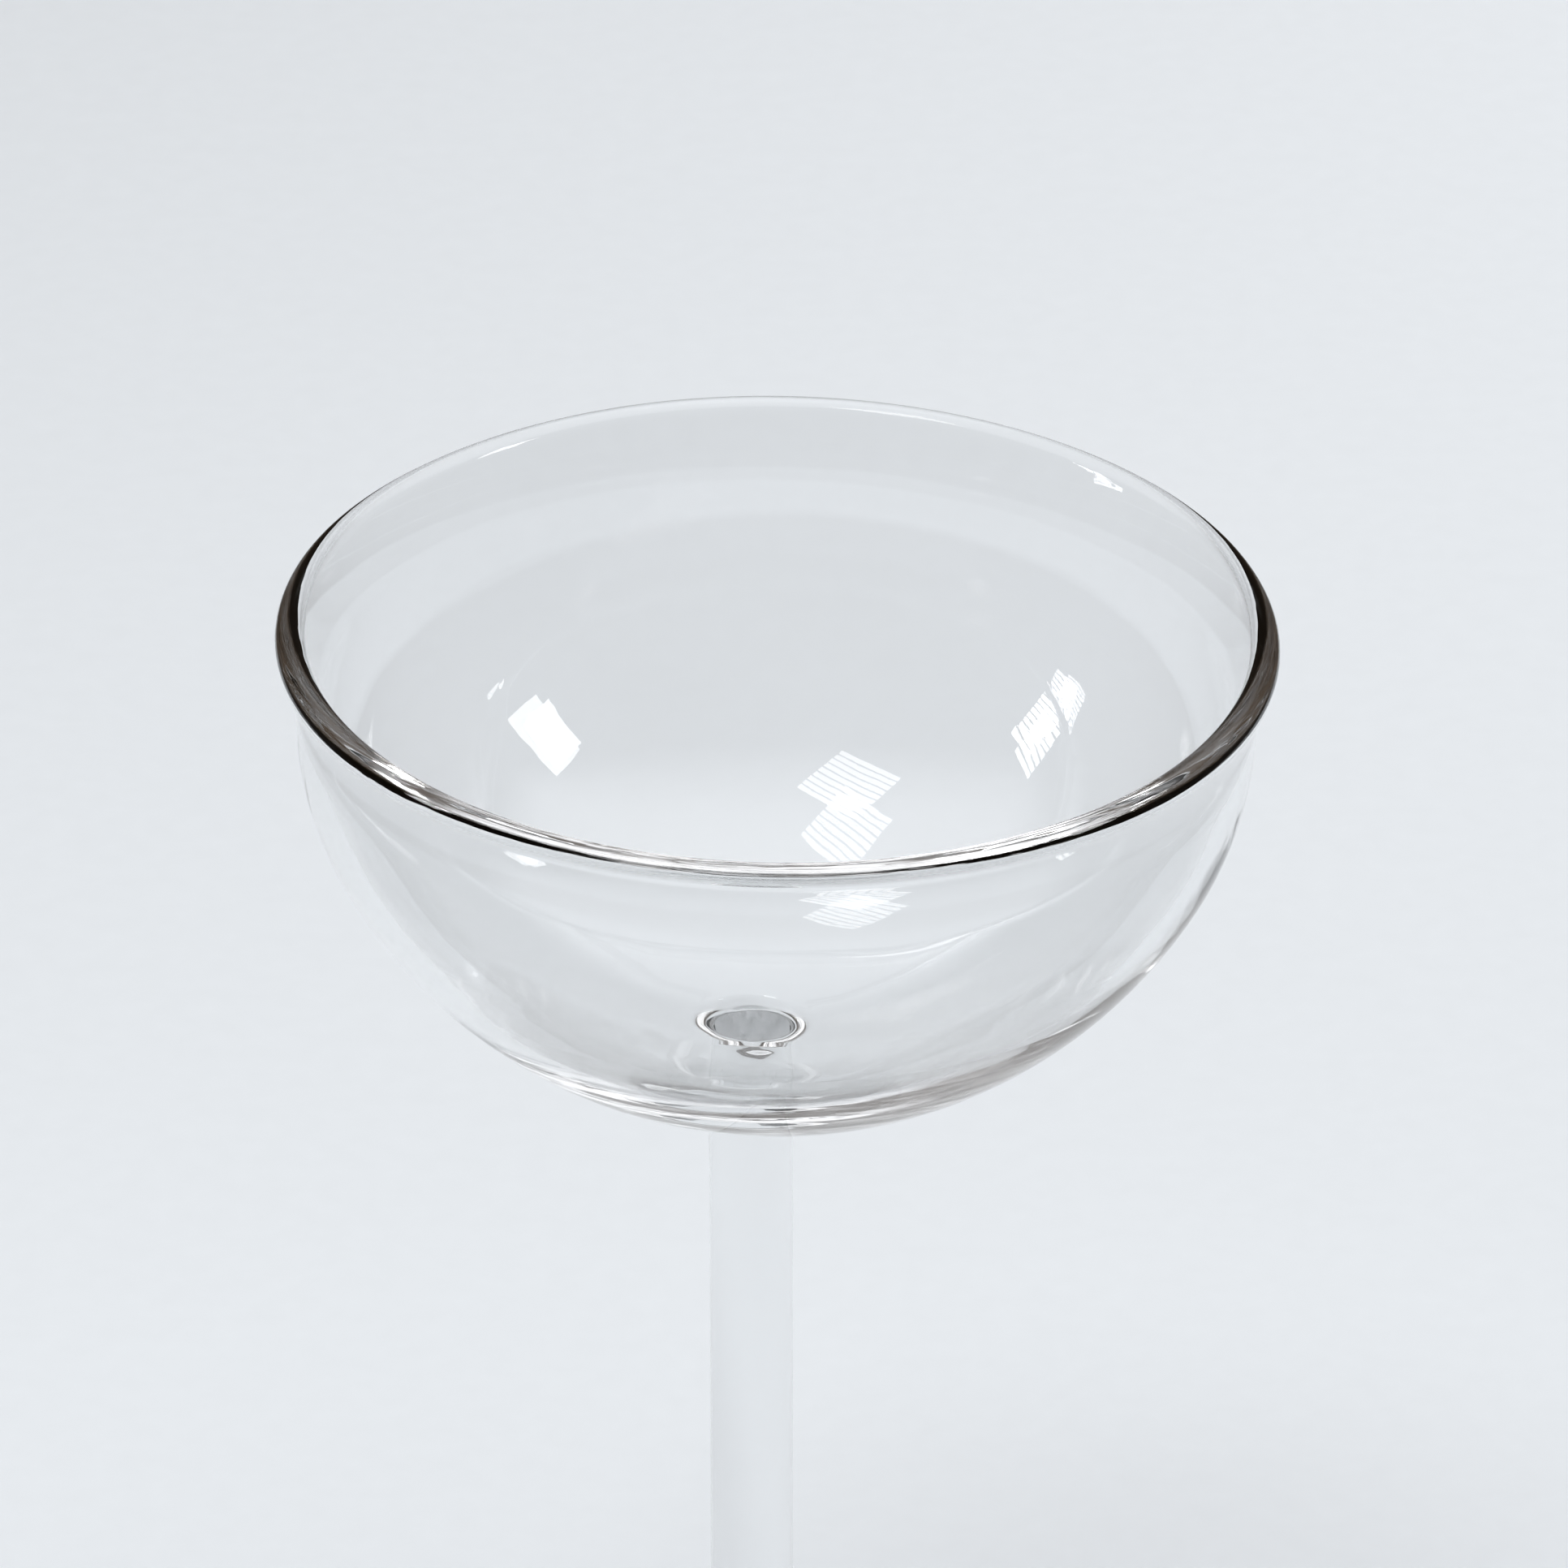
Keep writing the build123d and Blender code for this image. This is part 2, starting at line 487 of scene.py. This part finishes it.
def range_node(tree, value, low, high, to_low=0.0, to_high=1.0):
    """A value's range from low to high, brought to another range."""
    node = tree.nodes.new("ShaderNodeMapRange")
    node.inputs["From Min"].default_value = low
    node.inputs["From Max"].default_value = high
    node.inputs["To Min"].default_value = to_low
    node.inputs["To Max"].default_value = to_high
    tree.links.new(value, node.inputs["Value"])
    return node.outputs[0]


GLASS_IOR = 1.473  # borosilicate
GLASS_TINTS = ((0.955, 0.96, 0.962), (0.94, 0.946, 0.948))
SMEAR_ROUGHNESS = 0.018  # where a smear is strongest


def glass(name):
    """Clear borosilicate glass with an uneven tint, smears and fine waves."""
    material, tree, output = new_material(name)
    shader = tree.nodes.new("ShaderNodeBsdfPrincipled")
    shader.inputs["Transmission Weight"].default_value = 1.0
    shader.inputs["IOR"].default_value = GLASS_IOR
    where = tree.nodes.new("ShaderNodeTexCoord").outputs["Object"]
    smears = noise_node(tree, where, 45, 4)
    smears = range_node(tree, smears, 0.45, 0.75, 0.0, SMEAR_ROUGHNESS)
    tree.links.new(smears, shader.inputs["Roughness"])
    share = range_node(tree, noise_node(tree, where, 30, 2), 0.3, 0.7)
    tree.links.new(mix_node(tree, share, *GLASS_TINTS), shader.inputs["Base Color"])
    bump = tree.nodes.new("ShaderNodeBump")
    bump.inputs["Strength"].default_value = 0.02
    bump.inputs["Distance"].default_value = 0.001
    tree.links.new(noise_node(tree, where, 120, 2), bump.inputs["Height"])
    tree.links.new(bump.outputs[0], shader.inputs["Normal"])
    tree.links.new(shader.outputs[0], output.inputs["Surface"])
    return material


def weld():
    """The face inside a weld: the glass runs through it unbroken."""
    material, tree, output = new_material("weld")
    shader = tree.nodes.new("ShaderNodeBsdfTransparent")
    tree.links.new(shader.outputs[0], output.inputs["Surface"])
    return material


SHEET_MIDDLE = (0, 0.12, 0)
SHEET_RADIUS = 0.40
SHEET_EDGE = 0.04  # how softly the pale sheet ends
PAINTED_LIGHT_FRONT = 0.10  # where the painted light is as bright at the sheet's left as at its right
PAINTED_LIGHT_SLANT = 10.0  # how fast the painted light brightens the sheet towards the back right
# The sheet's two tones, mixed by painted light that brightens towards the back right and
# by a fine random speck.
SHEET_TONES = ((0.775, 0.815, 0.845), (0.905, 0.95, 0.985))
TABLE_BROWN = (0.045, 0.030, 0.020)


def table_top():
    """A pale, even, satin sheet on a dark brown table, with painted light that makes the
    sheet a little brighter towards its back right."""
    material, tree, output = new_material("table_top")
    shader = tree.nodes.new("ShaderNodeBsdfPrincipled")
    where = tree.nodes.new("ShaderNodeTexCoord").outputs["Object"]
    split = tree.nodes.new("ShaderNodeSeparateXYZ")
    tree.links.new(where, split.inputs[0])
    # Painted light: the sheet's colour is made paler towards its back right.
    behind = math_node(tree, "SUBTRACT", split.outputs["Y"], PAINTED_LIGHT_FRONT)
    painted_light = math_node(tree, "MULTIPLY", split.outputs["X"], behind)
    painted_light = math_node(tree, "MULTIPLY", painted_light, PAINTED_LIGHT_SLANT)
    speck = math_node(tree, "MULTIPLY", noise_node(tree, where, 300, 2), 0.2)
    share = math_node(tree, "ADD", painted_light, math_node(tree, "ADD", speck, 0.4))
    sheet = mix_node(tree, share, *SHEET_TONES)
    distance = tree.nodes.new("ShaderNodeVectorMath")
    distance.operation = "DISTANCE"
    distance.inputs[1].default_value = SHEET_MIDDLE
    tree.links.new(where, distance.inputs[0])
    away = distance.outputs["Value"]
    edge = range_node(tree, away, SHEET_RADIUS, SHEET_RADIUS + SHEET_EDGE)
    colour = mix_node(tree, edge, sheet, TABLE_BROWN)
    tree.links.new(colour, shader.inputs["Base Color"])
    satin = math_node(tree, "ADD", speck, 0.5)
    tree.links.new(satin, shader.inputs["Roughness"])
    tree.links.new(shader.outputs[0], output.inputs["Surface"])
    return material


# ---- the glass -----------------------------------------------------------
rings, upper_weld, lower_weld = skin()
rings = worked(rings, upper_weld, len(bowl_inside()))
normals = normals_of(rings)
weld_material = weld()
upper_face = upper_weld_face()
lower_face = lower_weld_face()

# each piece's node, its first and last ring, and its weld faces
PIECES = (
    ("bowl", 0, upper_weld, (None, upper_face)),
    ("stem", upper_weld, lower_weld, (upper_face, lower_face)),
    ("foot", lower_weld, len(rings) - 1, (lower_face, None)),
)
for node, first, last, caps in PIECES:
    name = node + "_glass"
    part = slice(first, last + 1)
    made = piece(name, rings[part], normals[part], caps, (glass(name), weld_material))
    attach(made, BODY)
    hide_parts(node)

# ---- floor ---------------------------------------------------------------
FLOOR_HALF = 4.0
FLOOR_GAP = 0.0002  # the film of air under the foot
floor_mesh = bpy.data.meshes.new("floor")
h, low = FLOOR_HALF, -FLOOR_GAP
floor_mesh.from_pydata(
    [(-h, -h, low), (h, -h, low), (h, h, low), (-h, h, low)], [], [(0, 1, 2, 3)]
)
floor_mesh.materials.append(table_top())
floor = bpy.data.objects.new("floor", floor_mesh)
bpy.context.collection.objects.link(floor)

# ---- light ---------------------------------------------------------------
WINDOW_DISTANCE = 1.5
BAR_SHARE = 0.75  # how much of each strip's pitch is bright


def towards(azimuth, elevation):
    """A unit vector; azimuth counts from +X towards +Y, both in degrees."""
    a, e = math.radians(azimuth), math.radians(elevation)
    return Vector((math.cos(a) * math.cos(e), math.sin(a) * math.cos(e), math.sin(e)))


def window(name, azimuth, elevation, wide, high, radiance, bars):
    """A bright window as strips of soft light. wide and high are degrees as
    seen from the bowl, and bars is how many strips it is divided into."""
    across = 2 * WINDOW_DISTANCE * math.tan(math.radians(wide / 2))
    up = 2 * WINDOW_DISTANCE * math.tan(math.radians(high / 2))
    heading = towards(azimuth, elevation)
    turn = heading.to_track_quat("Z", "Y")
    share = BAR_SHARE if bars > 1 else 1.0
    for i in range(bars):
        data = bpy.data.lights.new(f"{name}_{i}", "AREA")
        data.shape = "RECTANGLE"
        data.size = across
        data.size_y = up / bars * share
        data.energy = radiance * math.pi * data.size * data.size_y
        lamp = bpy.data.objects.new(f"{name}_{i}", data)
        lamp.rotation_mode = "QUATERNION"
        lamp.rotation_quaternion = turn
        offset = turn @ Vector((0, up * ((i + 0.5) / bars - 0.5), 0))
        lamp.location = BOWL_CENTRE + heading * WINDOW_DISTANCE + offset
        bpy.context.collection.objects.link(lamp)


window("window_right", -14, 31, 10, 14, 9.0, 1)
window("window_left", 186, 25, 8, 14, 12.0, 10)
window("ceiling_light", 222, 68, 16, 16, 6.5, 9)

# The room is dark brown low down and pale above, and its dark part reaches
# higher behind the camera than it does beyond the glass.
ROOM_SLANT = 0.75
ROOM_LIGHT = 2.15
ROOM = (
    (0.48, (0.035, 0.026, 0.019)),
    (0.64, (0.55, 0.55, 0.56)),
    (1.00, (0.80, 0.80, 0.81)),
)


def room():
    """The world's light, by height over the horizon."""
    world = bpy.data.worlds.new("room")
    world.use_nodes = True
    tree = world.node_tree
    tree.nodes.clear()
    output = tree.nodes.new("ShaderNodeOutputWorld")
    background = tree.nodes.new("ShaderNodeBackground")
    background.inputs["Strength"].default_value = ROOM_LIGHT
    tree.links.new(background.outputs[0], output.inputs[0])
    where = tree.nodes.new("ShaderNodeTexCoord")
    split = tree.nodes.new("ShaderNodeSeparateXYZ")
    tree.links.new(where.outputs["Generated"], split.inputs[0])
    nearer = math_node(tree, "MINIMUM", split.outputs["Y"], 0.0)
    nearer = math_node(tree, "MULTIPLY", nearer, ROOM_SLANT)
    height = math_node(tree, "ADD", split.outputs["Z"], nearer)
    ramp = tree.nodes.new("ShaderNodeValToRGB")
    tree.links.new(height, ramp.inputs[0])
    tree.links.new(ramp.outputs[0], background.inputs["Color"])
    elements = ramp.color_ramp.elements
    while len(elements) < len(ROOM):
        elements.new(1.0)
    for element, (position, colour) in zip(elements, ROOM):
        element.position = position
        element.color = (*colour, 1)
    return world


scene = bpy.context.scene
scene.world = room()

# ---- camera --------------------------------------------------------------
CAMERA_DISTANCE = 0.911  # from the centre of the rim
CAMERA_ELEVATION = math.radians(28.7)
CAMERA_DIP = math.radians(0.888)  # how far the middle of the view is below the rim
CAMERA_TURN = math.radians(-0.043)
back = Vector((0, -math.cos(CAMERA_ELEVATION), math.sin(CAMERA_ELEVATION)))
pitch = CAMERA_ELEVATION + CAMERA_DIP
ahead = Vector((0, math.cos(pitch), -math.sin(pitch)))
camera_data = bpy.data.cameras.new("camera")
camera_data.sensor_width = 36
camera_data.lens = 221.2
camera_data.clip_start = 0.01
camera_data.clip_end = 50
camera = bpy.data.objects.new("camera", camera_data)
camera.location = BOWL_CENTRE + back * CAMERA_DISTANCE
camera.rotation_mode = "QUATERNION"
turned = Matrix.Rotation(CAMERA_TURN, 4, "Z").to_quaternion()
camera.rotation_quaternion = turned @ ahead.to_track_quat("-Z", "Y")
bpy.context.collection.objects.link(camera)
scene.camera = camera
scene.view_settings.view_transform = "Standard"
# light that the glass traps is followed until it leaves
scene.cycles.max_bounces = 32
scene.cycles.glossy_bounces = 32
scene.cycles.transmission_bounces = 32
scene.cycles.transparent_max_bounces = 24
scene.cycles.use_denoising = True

• • • •

- AIM OF THE TASK: Output, from the data above, the lines from the line with "attach(made, BODY)" to the line with "bpy.context.collection.objects.link(lamp)" exactly as they stand, both ends included and nothing else.

- ANSWER TO THIS TASK:
    attach(made, BODY)
    hide_parts(node)

# ---- floor ---------------------------------------------------------------
FLOOR_HALF = 4.0
FLOOR_GAP = 0.0002  # the film of air under the foot
floor_mesh = bpy.data.meshes.new("floor")
h, low = FLOOR_HALF, -FLOOR_GAP
floor_mesh.from_pydata(
    [(-h, -h, low), (h, -h, low), (h, h, low), (-h, h, low)], [], [(0, 1, 2, 3)]
)
floor_mesh.materials.append(table_top())
floor = bpy.data.objects.new("floor", floor_mesh)
bpy.context.collection.objects.link(floor)

# ---- light ---------------------------------------------------------------
WINDOW_DISTANCE = 1.5
BAR_SHARE = 0.75  # how much of each strip's pitch is bright


def towards(azimuth, elevation):
    """A unit vector; azimuth counts from +X towards +Y, both in degrees."""
    a, e = math.radians(azimuth), math.radians(elevation)
    return Vector((math.cos(a) * math.cos(e), math.sin(a) * math.cos(e), math.sin(e)))


def window(name, azimuth, elevation, wide, high, radiance, bars):
    """A bright window as strips of soft light. wide and high are degrees as
    seen from the bowl, and bars is how many strips it is divided into."""
    across = 2 * WINDOW_DISTANCE * math.tan(math.radians(wide / 2))
    up = 2 * WINDOW_DISTANCE * math.tan(math.radians(high / 2))
    heading = towards(azimuth, elevation)
    turn = heading.to_track_quat("Z", "Y")
    share = BAR_SHARE if bars > 1 else 1.0
    for i in range(bars):
        data = bpy.data.lights.new(f"{name}_{i}", "AREA")
        data.shape = "RECTANGLE"
        data.size = across
        data.size_y = up / bars * share
        data.energy = radiance * math.pi * data.size * data.size_y
        lamp = bpy.data.objects.new(f"{name}_{i}", data)
        lamp.rotation_mode = "QUATERNION"
        lamp.rotation_quaternion = turn
        offset = turn @ Vector((0, up * ((i + 0.5) / bars - 0.5), 0))
        lamp.location = BOWL_CENTRE + heading * WINDOW_DISTANCE + offset
        bpy.context.collection.objects.link(lamp)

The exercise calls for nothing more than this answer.